The phrase “ideological or political purposes” is key to why this case is significant to the labor movement and the country as a whole. The plaintiffs’ anti-union conservative supporters and financiers are putting forward an ideological and political argument against the perceived dominance of labor within Illinois’ political system. This battle is really about conservative and corporate interests’ attempting to diminish Democratic power in Illinois, thus putting Illinois’ 20 Electoral College votes and its state legislature in play for the Republican Party for years to come.

Attorneys for Harris argue that:

  1. Workers who do home health care are not really state employees and, therefore, Governor Quinn should not have granted them collective bargaining rights, and
  2. Abood should be overturned because it violates the plaintiffs’ constitutional rights to free speech and equal protection under the law.

While the lower courts have sided with Governor Quinn and the State of Illinois, the Supreme Court, with its conservative-led majority, could go another direction. It could rule that home care workers and, by extension, child care workers, are not state employees and, therefore, cannot collectively bargain. Such a ruling would challenge the status of thousands of service workers across the nation who have successfully fought to have a real voice in the workplace.

However, there is a more damaging possibility. The high court could choose to attack the financial foundation of organized labor by reversing Abood — ruling that agency fees are indeed a violation of the plaintiffs’ rights.
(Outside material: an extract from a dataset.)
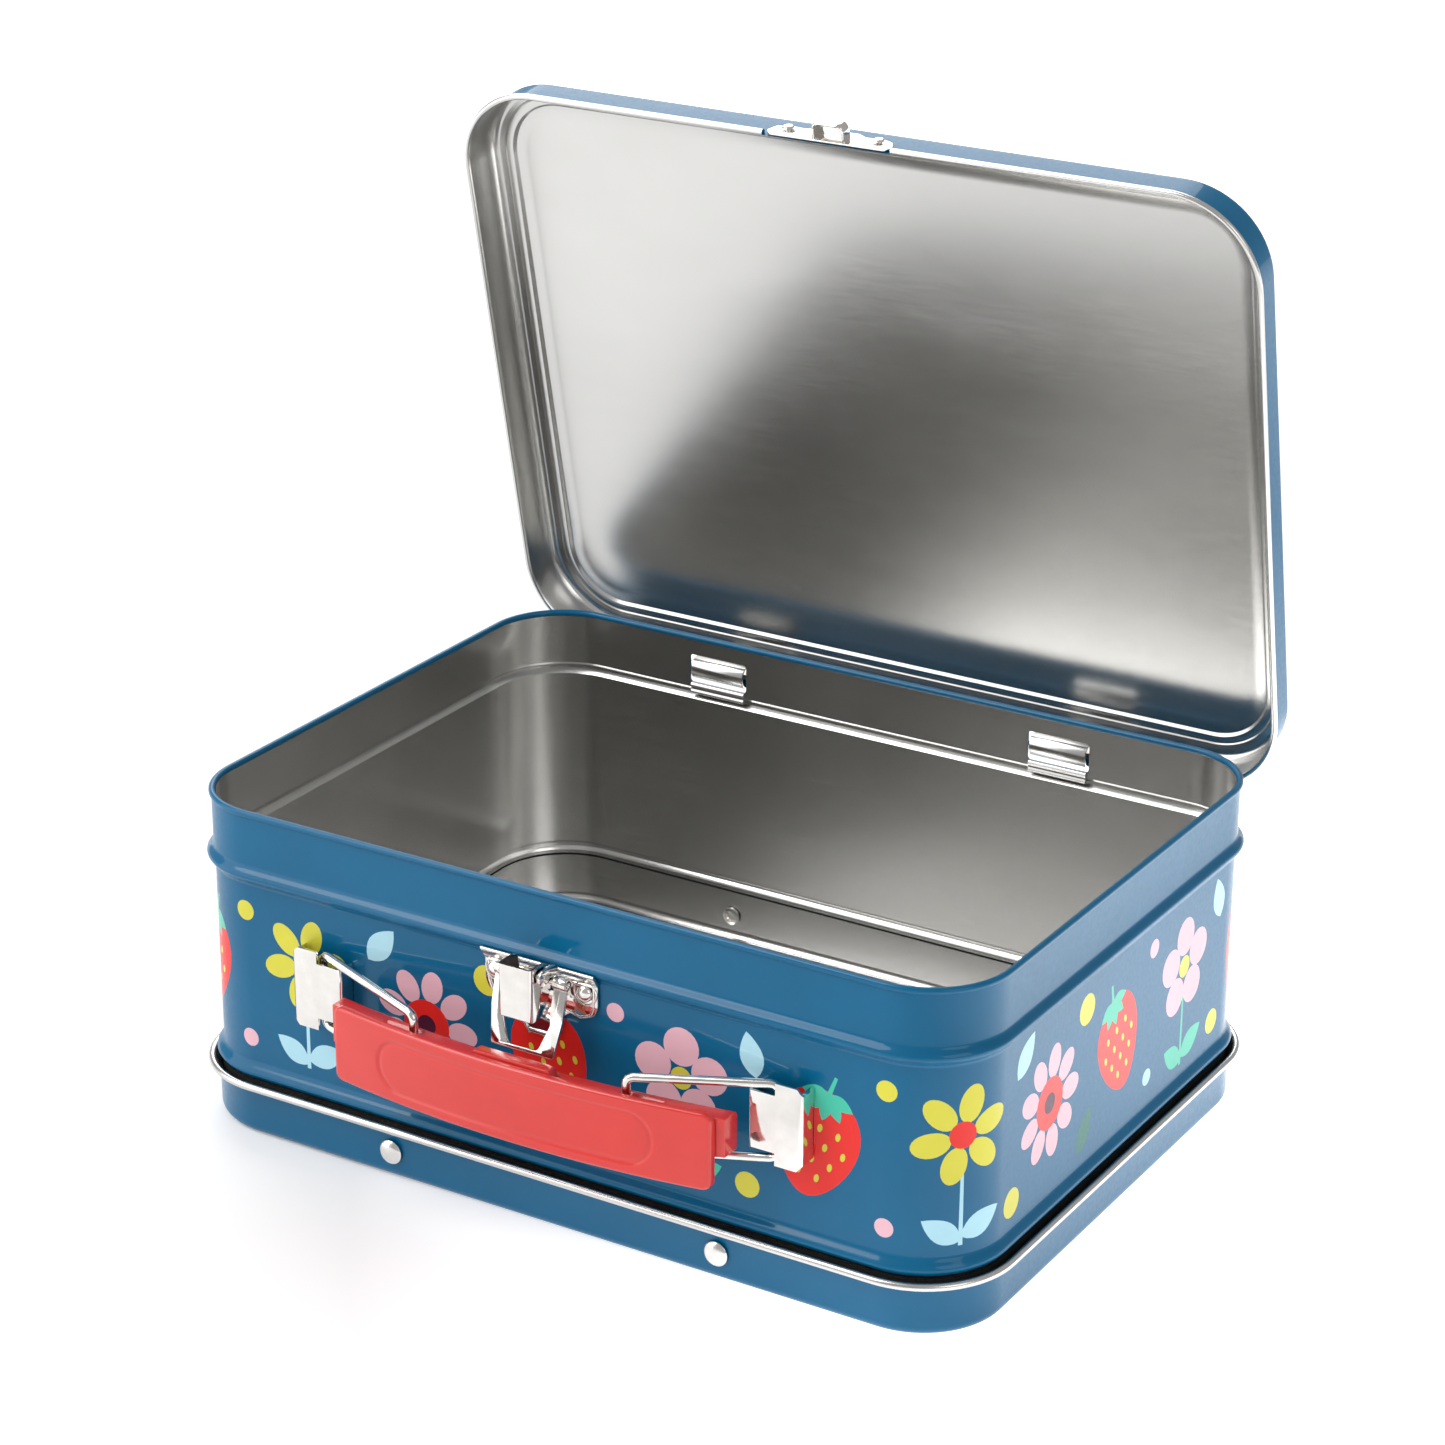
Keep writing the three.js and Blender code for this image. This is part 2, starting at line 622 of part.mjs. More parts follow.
lunchBox.add(mesh('latch_plate', latchPlate(), finishes.nickel));
lunchBox.add(mesh('latch_pin', pin(LEVER_PIN), finishes.nickel));
lunchBox.add(mesh('latch_lever', latchLever(), finishes.nickel));
lunchBox.add(mesh('loop_pin', pin(LOOP_PIN), finishes.nickel));
lunchBox.add(mesh('latch_loop', latchLoop(), finishes.nickel));
for (const [name, side] of SIDES) {
  const grip = PLATE.thickness + SHEET + 3 * GAP;
  const body = rivet(LATCH_RIVET, LATCH_X + side * LATCH_RIVET.x, PLATE_Y - PLATE.thickness - GAP, grip, -1);
  lunchBox.add(mesh(`latch_rivet_${name}`, body, finishes.nickel));
}

for (const [name, side] of SIDES) {
  lunchBox.add(mesh(`handle_bracket_${name}`, handleBracket(side), finishes.nickel));
  lunchBox.add(mesh(`handle_link_${name}`, handleLink(side), finishes.nickel));
}
lunchBox.add(mesh('handle_grip', handleGrip(), finishes.red));
lunchBox.add(mesh('handle_grip_back', handleGripBack(), finishes.red));

const hinge = new THREE.Group();
hinge.position.set(0, LID_AXIS.y, LID_AXIS.z);
hinge.rotation.x = -LID_OPEN;
const lid = new THREE.Group();
lid.position.set(0, -LID_AXIS.y, -LID_AXIS.z);
lid.add(mesh('lid_pan', lidPan(), finishes.blue));
lid.add(mesh('catch_plate', catchPlate(), finishes.nickel));
for (const [name, side] of SIDES) {
  lid.add(mesh(`hinge_tongue_${name}`, hingeTongue(side), finishes.tinplate));
  lid.add(mesh(`catch_rivet_${name}`, catchRivet(side), finishes.nickel));
}
hinge.add(lid);
lunchBox.add(hinge);

export default lunchBox;
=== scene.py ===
import math

import bmesh
import bpy
from mathutils import Matrix, Vector
from mathutils.geometry import delaunay_2d_cdt


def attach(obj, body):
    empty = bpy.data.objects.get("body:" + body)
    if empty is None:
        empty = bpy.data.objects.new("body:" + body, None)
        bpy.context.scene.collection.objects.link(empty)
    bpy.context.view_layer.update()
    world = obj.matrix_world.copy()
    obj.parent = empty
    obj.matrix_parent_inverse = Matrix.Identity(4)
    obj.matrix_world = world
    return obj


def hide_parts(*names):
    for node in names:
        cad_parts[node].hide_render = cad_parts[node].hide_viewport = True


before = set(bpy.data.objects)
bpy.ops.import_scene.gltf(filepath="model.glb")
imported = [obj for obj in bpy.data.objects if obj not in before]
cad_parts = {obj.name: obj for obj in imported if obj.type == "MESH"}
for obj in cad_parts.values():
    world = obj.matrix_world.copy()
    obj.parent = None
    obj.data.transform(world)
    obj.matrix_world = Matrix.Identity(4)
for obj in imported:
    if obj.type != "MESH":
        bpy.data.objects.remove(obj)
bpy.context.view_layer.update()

# Lunch box of lacquered tinplate. Sizes are in millimetres and become metres in the meshes.
# An "offset" is a distance outwards from the rounded rectangle of the top rim. Outlines list their
# corners, each with a corner radius of its own where it has a third value.

MM = 0.001
WIDTH, DEPTH, CORNER = 200, 146, 19.4
FRONT = -DEPTH / 2
SHEET = 0.35
GAP = 0.3                        # between neighbouring pieces
CORNER_STEPS = 18

# Case. Walls are offsets of their outer face; a ridge is z of its foot, peak and top, then the peak's
# offset; a rim is the offset and z of its centre, then its radius.
WALL, SKIRT, FOOT_SKIRT = -0.9, -0.6, -0.45
BAND_LOW = 2.6
LOWER_RIDGE = (13.2, 15.7, 18.4, 0.7)
UPPER_RIDGE = (61.8, 64.6, 67.0, 0.9)
RIM = (-0.8, 79.2, 0.8)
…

Such a ruling could essentially make every state a “right to work” state. This would mean that labor unions would have to spend most of their time soliciting dues rather than fighting to improve working conditions for their members. One would only have to look at Wisconsin to see the potential damage a decision like that could create.

Of course, the court could surprise us all and affirm the decision of the lower courts. However, many legal experts believe that the Supreme Court took on this case to establish a new precedent. One that would make organizing workers in both the public and private sectors a more difficult and strenuous task for an already declining labor movement.

It’s time to start discussing Harris v. Quinn.